Prepare Betty Crocker chocolate fudge frosting mix as directed on package (I used a can of B.C. classic chocolate frosting). Place each small loaf upside down on individual aluminium foil "plates" or large serving tray. Frost sides and tops of loaves. Decorate with hard candy circle mints for wheels and candleholders (no candles here), red 1-inch gumdrop for smokestack. Use candles on engine and first car. "Fill" each additional car with one of these: red cinnamon candies, nonpareils, peanuts, and colored decorator's sugar.

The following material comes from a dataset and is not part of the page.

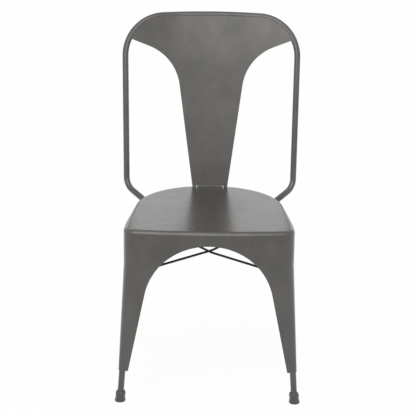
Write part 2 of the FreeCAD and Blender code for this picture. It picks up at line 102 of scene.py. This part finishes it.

Place in line down center of table. Serve on aluminum foil "plates," one for each child, or cut in half to serve two. Little balloons, sparklers, plastic grass or wrapped, beribboned candy crackers for additional display at your discretion!






Tuesday, April 12, 2011

Orange Banana Cake

I never met Baby's mother, as she passed a few years before he and I met, but her loving memory looms large when related in the many stories told to me by her family and friends. Just the other day Baby told me about the Orange Banana Cakes she used to make for his birthdays when he was growing up. Well naturally, I set to work right away for a surprise! It doesn't seem like the Orange Chiffon cake mix exists anymore, so I used a Betty Crocker Butter Recipe Yellow cake mix and zested an orange into it along with beating 1 1/4 cups water, a stick of unsalted sweet cream butter and three eggs together as the back of the box suggests. I made Jell-O Banana Cream instant pudding separately and let it chill and thicken for a few minutes before folding it into the mix. Instead of making a whole cake, my batch was spread into a pan of mini bundts (12 all told) sprayed with Pam three times. After the whole thing rested for 10 minutes, I loosened the little beauties from the pan over a cooling rack and with no apologies, put a dollop of Duncan Hines cream cheese frosting on top of each. Marvelous!